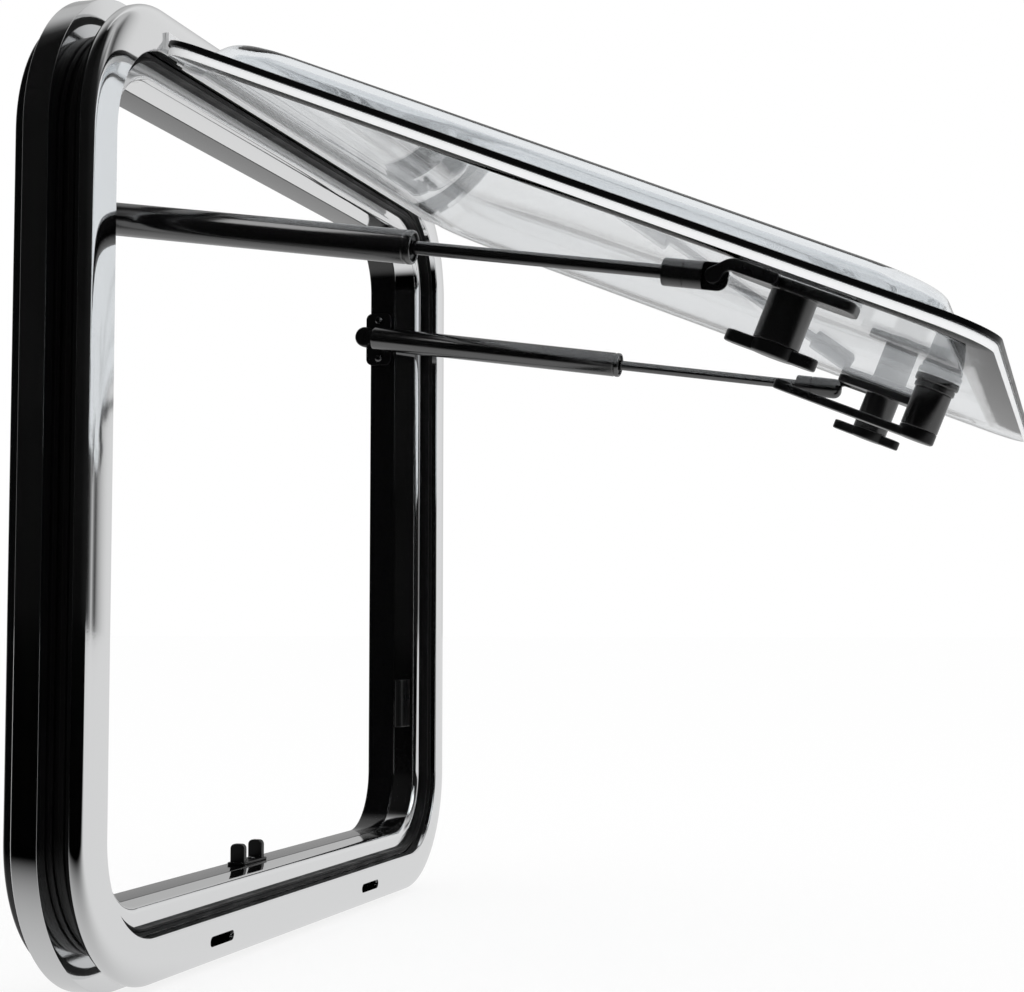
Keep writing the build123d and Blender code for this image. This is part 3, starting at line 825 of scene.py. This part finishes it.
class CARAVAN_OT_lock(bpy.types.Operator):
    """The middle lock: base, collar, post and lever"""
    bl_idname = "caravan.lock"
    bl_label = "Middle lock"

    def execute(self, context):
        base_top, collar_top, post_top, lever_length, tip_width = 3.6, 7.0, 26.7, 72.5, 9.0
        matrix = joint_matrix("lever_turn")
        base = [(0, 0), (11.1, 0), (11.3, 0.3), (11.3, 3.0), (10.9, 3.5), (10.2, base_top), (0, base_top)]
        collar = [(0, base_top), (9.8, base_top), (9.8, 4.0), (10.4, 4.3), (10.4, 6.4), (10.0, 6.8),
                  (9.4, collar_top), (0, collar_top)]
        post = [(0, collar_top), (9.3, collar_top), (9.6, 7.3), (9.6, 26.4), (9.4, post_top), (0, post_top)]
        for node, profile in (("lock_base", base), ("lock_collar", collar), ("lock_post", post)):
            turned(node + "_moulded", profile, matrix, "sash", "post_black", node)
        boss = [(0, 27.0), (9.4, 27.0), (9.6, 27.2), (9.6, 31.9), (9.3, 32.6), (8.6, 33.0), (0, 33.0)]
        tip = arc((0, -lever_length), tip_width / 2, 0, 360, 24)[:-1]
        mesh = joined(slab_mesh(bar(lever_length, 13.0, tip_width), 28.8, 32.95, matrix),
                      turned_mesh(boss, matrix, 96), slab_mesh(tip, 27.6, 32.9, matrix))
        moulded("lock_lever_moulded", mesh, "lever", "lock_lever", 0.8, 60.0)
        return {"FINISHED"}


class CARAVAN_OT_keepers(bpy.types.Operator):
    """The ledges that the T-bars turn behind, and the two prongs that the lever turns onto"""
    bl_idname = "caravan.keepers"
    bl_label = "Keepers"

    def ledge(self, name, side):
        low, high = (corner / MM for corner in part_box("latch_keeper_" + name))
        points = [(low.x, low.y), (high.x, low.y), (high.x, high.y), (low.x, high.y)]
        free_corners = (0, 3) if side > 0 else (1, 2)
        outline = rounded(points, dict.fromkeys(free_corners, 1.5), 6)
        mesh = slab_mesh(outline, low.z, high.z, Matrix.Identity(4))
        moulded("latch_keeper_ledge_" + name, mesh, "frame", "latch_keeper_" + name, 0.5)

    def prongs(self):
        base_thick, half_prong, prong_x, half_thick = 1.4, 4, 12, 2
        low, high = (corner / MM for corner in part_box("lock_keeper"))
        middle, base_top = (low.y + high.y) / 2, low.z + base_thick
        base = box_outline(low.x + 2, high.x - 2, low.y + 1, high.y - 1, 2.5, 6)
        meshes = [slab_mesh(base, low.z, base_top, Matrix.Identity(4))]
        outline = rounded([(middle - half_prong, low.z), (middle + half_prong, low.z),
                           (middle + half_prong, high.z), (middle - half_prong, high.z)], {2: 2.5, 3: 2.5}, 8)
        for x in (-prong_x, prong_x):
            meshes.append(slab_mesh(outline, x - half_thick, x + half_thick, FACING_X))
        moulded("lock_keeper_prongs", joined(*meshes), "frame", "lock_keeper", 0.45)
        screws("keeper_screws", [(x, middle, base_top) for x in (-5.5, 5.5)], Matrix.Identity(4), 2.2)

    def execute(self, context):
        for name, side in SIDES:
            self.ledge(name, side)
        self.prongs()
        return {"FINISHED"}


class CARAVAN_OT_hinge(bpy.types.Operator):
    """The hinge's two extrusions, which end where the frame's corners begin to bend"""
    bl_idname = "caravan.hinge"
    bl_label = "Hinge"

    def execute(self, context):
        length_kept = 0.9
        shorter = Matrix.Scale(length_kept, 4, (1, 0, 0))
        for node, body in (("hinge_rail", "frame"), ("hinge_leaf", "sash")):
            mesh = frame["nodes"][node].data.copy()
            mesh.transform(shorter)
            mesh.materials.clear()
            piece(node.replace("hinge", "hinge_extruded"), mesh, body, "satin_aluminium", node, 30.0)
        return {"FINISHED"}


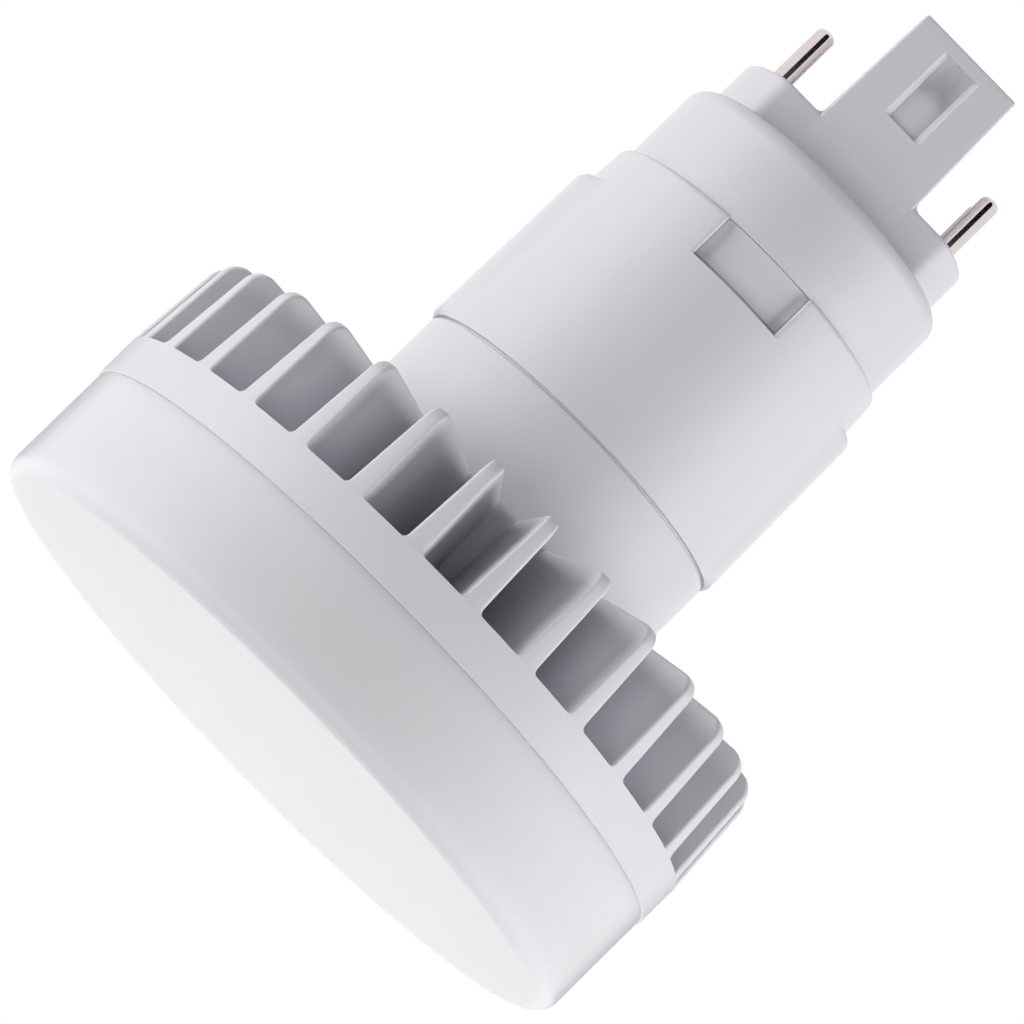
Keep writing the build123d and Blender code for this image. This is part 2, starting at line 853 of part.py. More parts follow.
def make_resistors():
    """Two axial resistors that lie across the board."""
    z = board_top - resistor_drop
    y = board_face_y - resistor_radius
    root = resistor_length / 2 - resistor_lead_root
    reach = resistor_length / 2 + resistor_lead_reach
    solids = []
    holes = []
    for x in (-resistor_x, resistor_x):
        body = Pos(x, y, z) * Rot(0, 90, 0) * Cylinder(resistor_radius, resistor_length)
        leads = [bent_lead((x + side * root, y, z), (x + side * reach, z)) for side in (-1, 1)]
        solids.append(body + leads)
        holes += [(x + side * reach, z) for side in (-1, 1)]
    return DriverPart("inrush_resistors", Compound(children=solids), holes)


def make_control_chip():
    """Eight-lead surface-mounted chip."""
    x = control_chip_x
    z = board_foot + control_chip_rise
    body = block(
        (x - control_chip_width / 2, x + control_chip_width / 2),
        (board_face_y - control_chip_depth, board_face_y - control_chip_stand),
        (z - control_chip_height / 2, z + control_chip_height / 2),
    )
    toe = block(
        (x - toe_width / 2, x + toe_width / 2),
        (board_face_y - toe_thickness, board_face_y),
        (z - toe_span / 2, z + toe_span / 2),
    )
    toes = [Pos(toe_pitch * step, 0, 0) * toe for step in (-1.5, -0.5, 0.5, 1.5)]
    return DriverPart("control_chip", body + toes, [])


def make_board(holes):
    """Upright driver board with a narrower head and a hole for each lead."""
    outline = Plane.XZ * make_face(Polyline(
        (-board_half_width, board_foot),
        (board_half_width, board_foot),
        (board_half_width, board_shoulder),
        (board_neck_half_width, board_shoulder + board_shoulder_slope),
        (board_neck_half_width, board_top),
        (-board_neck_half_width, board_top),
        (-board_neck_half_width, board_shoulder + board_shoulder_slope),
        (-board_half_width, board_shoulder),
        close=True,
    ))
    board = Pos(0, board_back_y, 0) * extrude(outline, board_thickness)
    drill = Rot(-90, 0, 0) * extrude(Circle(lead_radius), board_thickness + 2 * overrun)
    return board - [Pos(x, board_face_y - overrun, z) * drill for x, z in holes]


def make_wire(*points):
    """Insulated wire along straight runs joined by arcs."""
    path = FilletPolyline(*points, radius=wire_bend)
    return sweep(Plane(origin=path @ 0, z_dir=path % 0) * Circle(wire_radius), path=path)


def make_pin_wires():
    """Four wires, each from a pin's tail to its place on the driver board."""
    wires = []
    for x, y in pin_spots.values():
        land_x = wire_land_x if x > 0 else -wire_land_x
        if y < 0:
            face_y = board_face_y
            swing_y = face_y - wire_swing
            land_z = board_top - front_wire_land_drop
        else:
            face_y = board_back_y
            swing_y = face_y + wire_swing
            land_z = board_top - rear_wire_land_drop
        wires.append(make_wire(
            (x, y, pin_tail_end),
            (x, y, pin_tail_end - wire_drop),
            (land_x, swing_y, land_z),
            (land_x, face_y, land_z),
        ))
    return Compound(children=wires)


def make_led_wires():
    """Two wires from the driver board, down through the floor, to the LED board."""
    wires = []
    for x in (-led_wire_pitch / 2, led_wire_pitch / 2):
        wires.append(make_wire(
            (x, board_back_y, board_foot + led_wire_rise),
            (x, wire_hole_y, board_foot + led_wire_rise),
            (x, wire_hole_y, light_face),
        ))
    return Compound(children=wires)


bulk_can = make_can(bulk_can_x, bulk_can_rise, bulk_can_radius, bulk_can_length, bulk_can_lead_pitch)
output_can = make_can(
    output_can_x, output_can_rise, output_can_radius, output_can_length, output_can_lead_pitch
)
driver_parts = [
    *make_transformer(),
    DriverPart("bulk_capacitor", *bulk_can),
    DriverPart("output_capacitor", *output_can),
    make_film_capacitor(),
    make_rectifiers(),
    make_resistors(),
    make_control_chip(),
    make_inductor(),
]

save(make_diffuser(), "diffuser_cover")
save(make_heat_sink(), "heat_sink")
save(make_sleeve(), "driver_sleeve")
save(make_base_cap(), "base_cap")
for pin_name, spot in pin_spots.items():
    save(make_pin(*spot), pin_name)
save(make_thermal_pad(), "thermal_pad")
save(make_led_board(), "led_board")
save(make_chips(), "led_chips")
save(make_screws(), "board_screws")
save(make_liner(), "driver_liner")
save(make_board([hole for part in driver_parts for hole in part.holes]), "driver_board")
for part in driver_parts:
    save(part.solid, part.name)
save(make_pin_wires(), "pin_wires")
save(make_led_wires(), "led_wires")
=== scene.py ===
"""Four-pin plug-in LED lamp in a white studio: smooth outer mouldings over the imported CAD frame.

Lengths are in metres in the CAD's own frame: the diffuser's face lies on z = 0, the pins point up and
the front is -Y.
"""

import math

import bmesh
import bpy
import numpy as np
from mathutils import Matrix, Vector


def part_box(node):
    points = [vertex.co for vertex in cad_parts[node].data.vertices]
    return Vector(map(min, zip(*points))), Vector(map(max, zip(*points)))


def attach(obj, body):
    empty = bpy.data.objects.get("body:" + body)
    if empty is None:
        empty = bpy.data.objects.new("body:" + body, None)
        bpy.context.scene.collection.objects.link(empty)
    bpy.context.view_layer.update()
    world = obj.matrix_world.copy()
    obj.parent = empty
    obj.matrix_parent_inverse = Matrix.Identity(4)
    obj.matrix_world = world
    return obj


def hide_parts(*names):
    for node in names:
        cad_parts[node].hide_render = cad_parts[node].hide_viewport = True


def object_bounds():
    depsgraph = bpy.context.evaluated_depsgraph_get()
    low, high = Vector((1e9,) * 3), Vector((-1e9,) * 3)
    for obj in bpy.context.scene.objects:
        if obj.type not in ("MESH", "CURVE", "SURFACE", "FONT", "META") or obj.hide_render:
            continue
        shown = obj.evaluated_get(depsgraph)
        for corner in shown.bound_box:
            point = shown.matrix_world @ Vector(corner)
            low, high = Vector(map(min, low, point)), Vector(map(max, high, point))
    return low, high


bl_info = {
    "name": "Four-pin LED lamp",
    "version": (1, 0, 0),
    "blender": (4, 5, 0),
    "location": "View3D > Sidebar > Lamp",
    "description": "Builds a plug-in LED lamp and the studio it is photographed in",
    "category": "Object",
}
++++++
• [To be done] Everything from the line containing "bulk_can_radius, bulk_can_length, bulk_can_lead_pitch)" down to the line containing "depsgraph = bpy.context.evaluated_depsgraph_get()" should be retyped exactly, both lines included, and nothing more.

• [Task answer]
bulk_can = make_can(bulk_can_x, bulk_can_rise, bulk_can_radius, bulk_can_length, bulk_can_lead_pitch)
output_can = make_can(
    output_can_x, output_can_rise, output_can_radius, output_can_length, output_can_lead_pitch
)
driver_parts = [
    *make_transformer(),
    DriverPart("bulk_capacitor", *bulk_can),
    DriverPart("output_capacitor", *output_can),
    make_film_capacitor(),
    make_rectifiers(),
    make_resistors(),
    make_control_chip(),
    make_inductor(),
]

save(make_diffuser(), "diffuser_cover")
save(make_heat_sink(), "heat_sink")
save(make_sleeve(), "driver_sleeve")
save(make_base_cap(), "base_cap")
for pin_name, spot in pin_spots.items():
    save(make_pin(*spot), pin_name)
save(make_thermal_pad(), "thermal_pad")
save(make_led_board(), "led_board")
save(make_chips(), "led_chips")
save(make_screws(), "board_screws")
save(make_liner(), "driver_liner")
save(make_board([hole for part in driver_parts for hole in part.holes]), "driver_board")
for part in driver_parts:
    save(part.solid, part.name)
save(make_pin_wires(), "pin_wires")
save(make_led_wires(), "led_wires")
=== scene.py ===
"""Four-pin plug-in LED lamp in a white studio: smooth outer mouldings over the imported CAD frame.

Lengths are in metres in the CAD's own frame: the diffuser's face lies on z = 0, the pins point up and
the front is -Y.
"""

import math

import bmesh
import bpy
import numpy as np
from mathutils import Matrix, Vector


def part_box(node):
    points = [vertex.co for vertex in cad_parts[node].data.vertices]
    return Vector(map(min, zip(*points))), Vector(map(max, zip(*points)))


def attach(obj, body):
    empty = bpy.data.objects.get("body:" + body)
    if empty is None:
        empty = bpy.data.objects.new("body:" + body, None)
        bpy.context.scene.collection.objects.link(empty)
    bpy.context.view_layer.update()
    world = obj.matrix_world.copy()
    obj.parent = empty
    obj.matrix_parent_inverse = Matrix.Identity(4)
    obj.matrix_world = world
    return obj


def hide_parts(*names):
    for node in names:
        cad_parts[node].hide_render = cad_parts[node].hide_viewport = True


def object_bounds():
    depsgraph = bpy.context.evaluated_depsgraph_get()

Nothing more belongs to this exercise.